Aim – Return, word for word, every line that follows.

Provided material –

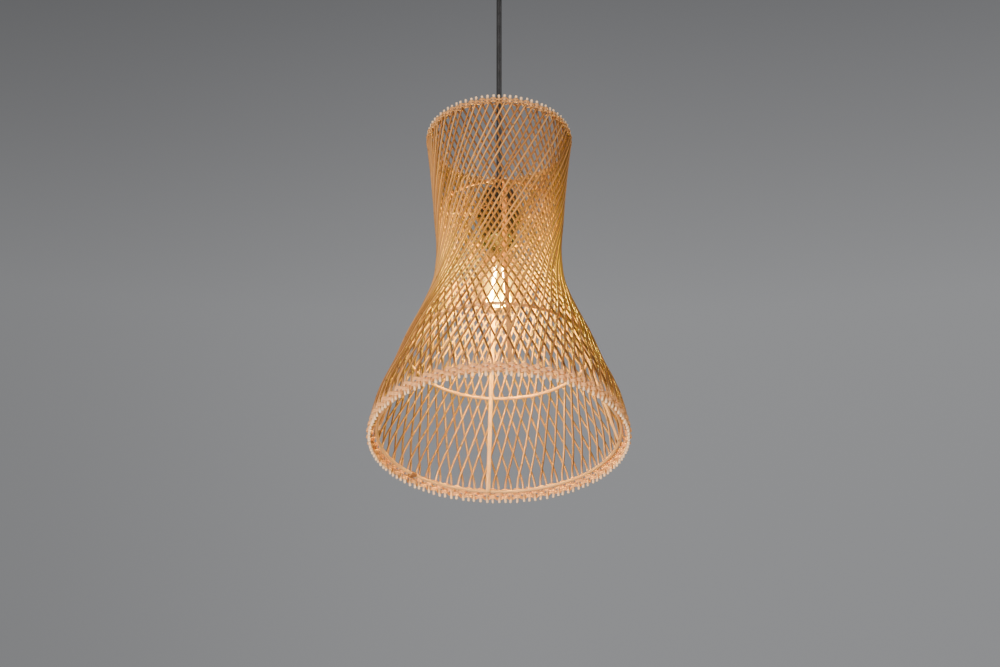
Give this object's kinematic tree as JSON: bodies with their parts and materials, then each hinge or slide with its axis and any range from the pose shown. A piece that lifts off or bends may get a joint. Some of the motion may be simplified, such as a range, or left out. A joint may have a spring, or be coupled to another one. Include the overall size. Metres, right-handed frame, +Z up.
{
  "type": "pendant ceiling light",
  "caption": "Pendant light with an open hourglass shade woven from thin bamboo rods on a hoop and rib frame, a screw bulb, black flex and round ceiling cup.",
  "frame": {"origin": "on the ceiling plane, on the flex's axis: the centre of the ceiling bracket's top face", "axes": "+Z up, out of the ceiling side; the lamp hangs towards -Z; -Y is the side that faces the viewer, +X is the viewer's right"},
  "size_m": [0.3008, 0.3008, 0.7031],
  "materials": {
    "zinc_steel": "satin",
    "black_paint": "satin",
    "black_screw": "satin",
    "white_plastic": "satin",
    "brass": "satin",
    "brown_insulation": "gloss",
    "blue_insulation": "gloss",
    "black_flex": "matte",
    "black_plastic": "satin",
    "black_rubber": "matte",
    "white_ceramic": "gloss",
    "nickel": "polished",
    "clear_glass": "gloss",
    "black_glass": "gloss",
    "filament": "matte",
    "bamboo_rod": "satin",
    "bamboo_band": "satin",
    "bamboo_peg": "matte",
    "rattan_hoop": "satin",
    "cane_binding": "satin",
    "pale_paint": "satin"
  },
  "bodies": {
    "ceiling_fitting": {"ceiling_bracket": "zinc_steel", "ceiling_cup": "black_paint", "cup_screws": "black_screw", "terminal_block": "white_plastic", "terminal_screws": "brass", "live_lead": "brown_insulation", "neutral_lead": "blue_insulation", "cord_tail": "black_flex", "cord_grip": "black_plastic", "grip_screw": "black_screw", "grip_locknut": "black_plastic"},
    "cord_bush": {"grip_bush": "black_rubber"},
    "cord": {"flex_cord": "black_flex", "holder_nipple": "black_plastic", "nipple_screw": "black_screw"},
    "lamp": {"holder_cap": "black_plastic", "holder_body": "black_plastic", "holder_core": "white_ceramic", "core_screws": "brass", "holder_live_lead": "brown_insulation", "holder_neutral_lead": "blue_insulation", "socket_shell": "nickel", "centre_contact": "brass", "side_contact": "brass", "outer_weave": "bamboo_rod", "inner_weave": "bamboo_rod", "bottom_outer_band": "bamboo_band", "bottom_inner_band": "bamboo_band", "top_outer_band": "bamboo_band", "top_inner_band": "bamboo_band", "bottom_pegs": "bamboo_peg", "top_pegs": "bamboo_peg", "bottom_hoop": "rattan_hoop", "mid_hoop": "rattan_hoop", "neck_hoop": "rattan_hoop", "hoop_tie": "cane_binding", "shade_collar": "pale_paint", "collar_spokes": "pale_paint", "rib_right": "rattan_hoop", "rib_back": "rattan_hoop", "rib_left": "rattan_hoop", "rib_front": "rattan_hoop"},
    "washer": {"ring_washer": "black_rubber"},
    "lock_ring": {"retaining_ring": "black_plastic"},
    "bulb_foot": {"bulb_contact": "brass"},
    "bulb": {"bulb_glass": "clear_glass", "bulb_cap": "nickel", "bulb_insulator": "black_glass", "bulb_stem": "clear_glass", "bulb_filaments": "filament", "filament_wires": "nickel"}
  },
  "joints": [
    {"name": "swing_side", "type": "hinge", "parent": "ceiling_fitting", "child": "cord_bush", "pos_m": [0, 0, -0.042], "axis": [0, 1, 0], "range_deg": [-20, 20]},
    {"name": "swing_front", "type": "hinge", "parent": "cord_bush", "child": "cord", "pos_m": [0, 0, -0.042], "axis": [1, 0, 0], "range_deg": [-20, 20]},
    {"name": "lamp_twist", "type": "hinge", "parent": "cord", "child": "lamp", "pos_m": [0, 0, -0.358], "axis": [0, 0, 1], "range_deg": [-180, 180]},
    {"name": "ring_slide", "type": "slide", "parent": "lamp", "child": "washer", "axis": [0, 0, 1], "range_m": [-0.018, 0]},
    {"name": "ring_turn", "type": "hinge", "parent": "washer", "child": "lock_ring", "pos_m": [0, 0, -0.3994], "axis": [0, 0, 1], "range_deg": [-2592, 0]},
    {"name": "bulb_slide", "type": "slide", "parent": "lamp", "child": "bulb_foot", "axis": [0, 0, 1], "range_m": [-0.01452, 0]},
    {"name": "bulb_turn", "type": "hinge", "parent": "bulb_foot", "child": "bulb", "pos_m": [0, 0, -0.426], "axis": [0, 0, 1], "range_deg": [-1440, 0]}
  ],
  "couplings": [
    {"joint": "ring_turn", "follows": "ring_slide", "rad_per_m": 2513.3},
    {"joint": "bulb_turn", "follows": "bulb_slide", "rad_per_m": 1731.4}
  ]
}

Written reply –
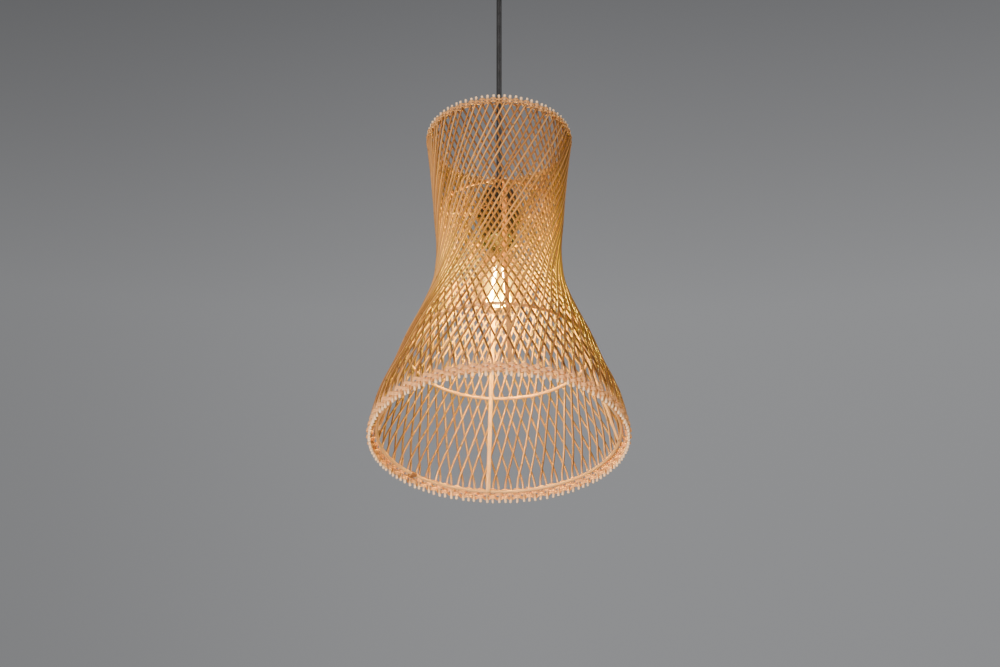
Give this object's kinematic tree as JSON: bodies with their parts and materials, then each hinge or slide with its axis and any range from the pose shown. A piece that lifts off or bends may get a joint. Some of the motion may be simplified, such as a range, or left out. A joint may have a spring, or be coupled to another one. Include the overall size. Metres, right-handed frame, +Z up.
{
  "type": "pendant ceiling light",
  "caption": "Pendant light with an open hourglass shade woven from thin bamboo rods on a hoop and rib frame, a screw bulb, black flex and round ceiling cup.",
  "frame": {"origin": "on the ceiling plane, on the flex's axis: the centre of the ceiling bracket's top face", "axes": "+Z up, out of the ceiling side; the lamp hangs towards -Z; -Y is the side that faces the viewer, +X is the viewer's right"},
  "size_m": [0.3008, 0.3008, 0.7031],
  "materials": {
    "zinc_steel": "satin",
    "black_paint": "satin",
    "black_screw": "satin",
    "white_plastic": "satin",
    "brass": "satin",
    "brown_insulation": "gloss",
    "blue_insulation": "gloss",
    "black_flex": "matte",
    "black_plastic": "satin",
    "black_rubber": "matte",
    "white_ceramic": "gloss",
    "nickel": "polished",
    "clear_glass": "gloss",
    "black_glass": "gloss",
    "filament": "matte",
    "bamboo_rod": "satin",
    "bamboo_band": "satin",
    "bamboo_peg": "matte",
    "rattan_hoop": "satin",
    "cane_binding": "satin",
    "pale_paint": "satin"
  },
  "bodies": {
    "ceiling_fitting": {"ceiling_bracket": "zinc_steel", "ceiling_cup": "black_paint", "cup_screws": "black_screw", "terminal_block": "white_plastic", "terminal_screws": "brass", "live_lead": "brown_insulation", "neutral_lead": "blue_insulation", "cord_tail": "black_flex", "cord_grip": "black_plastic", "grip_screw": "black_screw", "grip_locknut": "black_plastic"},
    "cord_bush": {"grip_bush": "black_rubber"},
    "cord": {"flex_cord": "black_flex", "holder_nipple": "black_plastic", "nipple_screw": "black_screw"},
    "lamp": {"holder_cap": "black_plastic", "holder_body": "black_plastic", "holder_core": "white_ceramic", "core_screws": "brass", "holder_live_lead": "brown_insulation", "holder_neutral_lead": "blue_insulation", "socket_shell": "nickel", "centre_contact": "brass", "side_contact": "brass", "outer_weave": "bamboo_rod", "inner_weave": "bamboo_rod", "bottom_outer_band": "bamboo_band", "bottom_inner_band": "bamboo_band", "top_outer_band": "bamboo_band", "top_inner_band": "bamboo_band", "bottom_pegs": "bamboo_peg", "top_pegs": "bamboo_peg", "bottom_hoop": "rattan_hoop", "mid_hoop": "rattan_hoop", "neck_hoop": "rattan_hoop", "hoop_tie": "cane_binding", "shade_collar": "pale_paint", "collar_spokes": "pale_paint", "rib_right": "rattan_hoop", "rib_back": "rattan_hoop", "rib_left": "rattan_hoop", "rib_front": "rattan_hoop"},
    "washer": {"ring_washer": "black_rubber"},
    "lock_ring": {"retaining_ring": "black_plastic"},
    "bulb_foot": {"bulb_contact": "brass"},
    "bulb": {"bulb_glass": "clear_glass", "bulb_cap": "nickel", "bulb_insulator": "black_glass", "bulb_stem": "clear_glass", "bulb_filaments": "filament", "filament_wires": "nickel"}
  },
  "joints": [
    {"name": "swing_side", "type": "hinge", "parent": "ceiling_fitting", "child": "cord_bush", "pos_m": [0, 0, -0.042], "axis": [0, 1, 0], "range_deg": [-20, 20]},
    {"name": "swing_front", "type": "hinge", "parent": "cord_bush", "child": "cord", "pos_m": [0, 0, -0.042], "axis": [1, 0, 0], "range_deg": [-20, 20]},
    {"name": "lamp_twist", "type": "hinge", "parent": "cord", "child": "lamp", "pos_m": [0, 0, -0.358], "axis": [0, 0, 1], "range_deg": [-180, 180]},
    {"name": "ring_slide", "type": "slide", "parent": "lamp", "child": "washer", "axis": [0, 0, 1], "range_m": [-0.018, 0]},
    {"name": "ring_turn", "type": "hinge", "parent": "washer", "child": "lock_ring", "pos_m": [0, 0, -0.3994], "axis": [0, 0, 1], "range_deg": [-2592, 0]},
    {"name": "bulb_slide", "type": "slide", "parent": "lamp", "child": "bulb_foot", "axis": [0, 0, 1], "range_m": [-0.01452, 0]},
    {"name": "bulb_turn", "type": "hinge", "parent": "bulb_foot", "child": "bulb", "pos_m": [0, 0, -0.426], "axis": [0, 0, 1], "range_deg": [-1440, 0]}
  ],
  "couplings": [
    {"joint": "ring_turn", "follows": "ring_slide", "rad_per_m": 2513.3},
    {"joint": "bulb_turn", "follows": "bulb_slide", "rad_per_m": 1731.4}
  ]
}